Formula: acceleration = ( V - U ) / time , ➡
Substitution : 0.15 = ( Y - 5) / 60 ➡ 0.15 * 60 = Y - 5 ➡ Y = 0.15 * 60 + 5
➡ Y = 9 + 5 = 14 m/s. Final velocity Y = 14 m/s
VELOCITY - TIME GRAPH OF ACCELERATION:
Velocity - time graph of acceleration is obtained by plotting different values of velocities on the vertical axis against different values of time on the horizontal axis. This is shown in the figure below:
a
b
Figure a is the velocity- time graph of an object that accelerated from rest while figure b is the velocity - time graph of an object that is moving with uniform velocity with time. In figure b, the velocity of the object is constant, that is the velocity remain the same with time.
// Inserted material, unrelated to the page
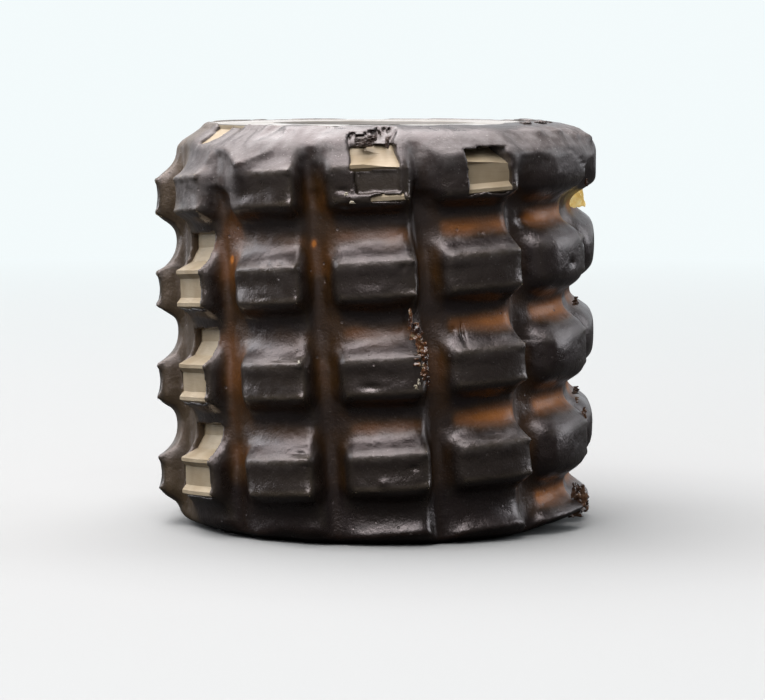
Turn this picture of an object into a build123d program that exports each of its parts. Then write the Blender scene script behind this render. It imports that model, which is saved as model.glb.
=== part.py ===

SLOPE OF VELOCITY-TIME GRAPH OF ACCELERATION:
In figure a, the slope = 🔼V / 🔼t ➡ slope = change in velocity / change in time
Slope = ( Final velocity - initial velocity ) / time ➡ slope = (V₂ - V₁) / t
Slope = Velocity / time ( which is the formula of acceleration)
Therefore, in figure a, the slope of the graph represent the acceleration of the object.
Therefore, take note that what ever the value that you obtained when calculating the slope is the acceleration of the object.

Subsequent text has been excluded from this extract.